Hierarchical MTC User Activity Detection and Channel Estimation with Unknown Spatial Covariance

This paper addresses the joint user identification and channel estimation (JUICE) problem in machine-type communications under the practical spatially correlated channels model with unknown covariance matrices. Furthermore, we consider an MTC network with hierarchical user activity patterns following an event-triggered traffic mode. Therein the users are distributed over clusters with a structured sporadic activity behaviour that exhibits both cluster-level and intra-cluster sparsity patterns. To solve the JUICE problem, we first leverage the concept of strong priors and propose a hierarchical-sparsity-inducing spike-and-slab prior to model the structured sparse activity pattern. Subsequently, we derive a Bayesian inference scheme by coupling the expectation propagation (EP) algorithm with the expectation maximization (EM) framework.

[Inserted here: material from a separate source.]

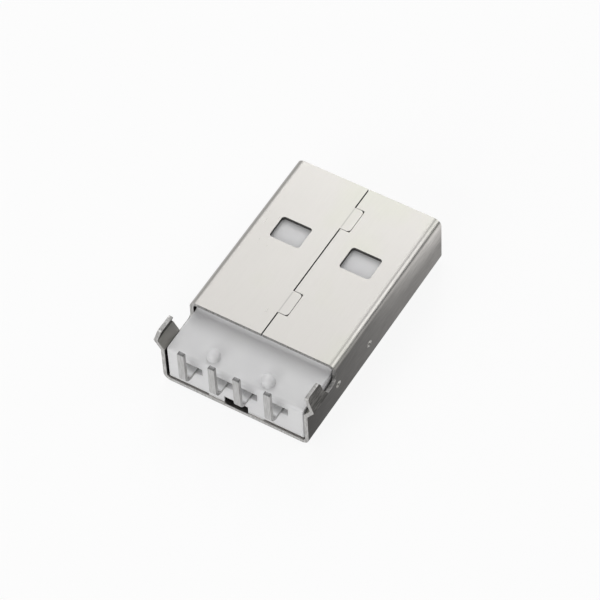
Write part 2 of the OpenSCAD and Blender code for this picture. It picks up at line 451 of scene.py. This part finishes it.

Second, we reformulate the JUICE as a maximum a posteriori (MAP) estimation problem and propose a computationally-efficient solution based on the alternating direction method of multipliers (ADMM). More precisely, we relax the strong spike-and-slab prior with a cluster-sparsity-promoting prior based on the long-sum penalty. We then derive an ADMM algorithm that solves the MAP problem through a sequence of closed-form updates. Numerical results highlight the significant performance significant gains obtained by the proposed algorithms, as well as their robustness against various assumptions on the users sparse activity behaviour.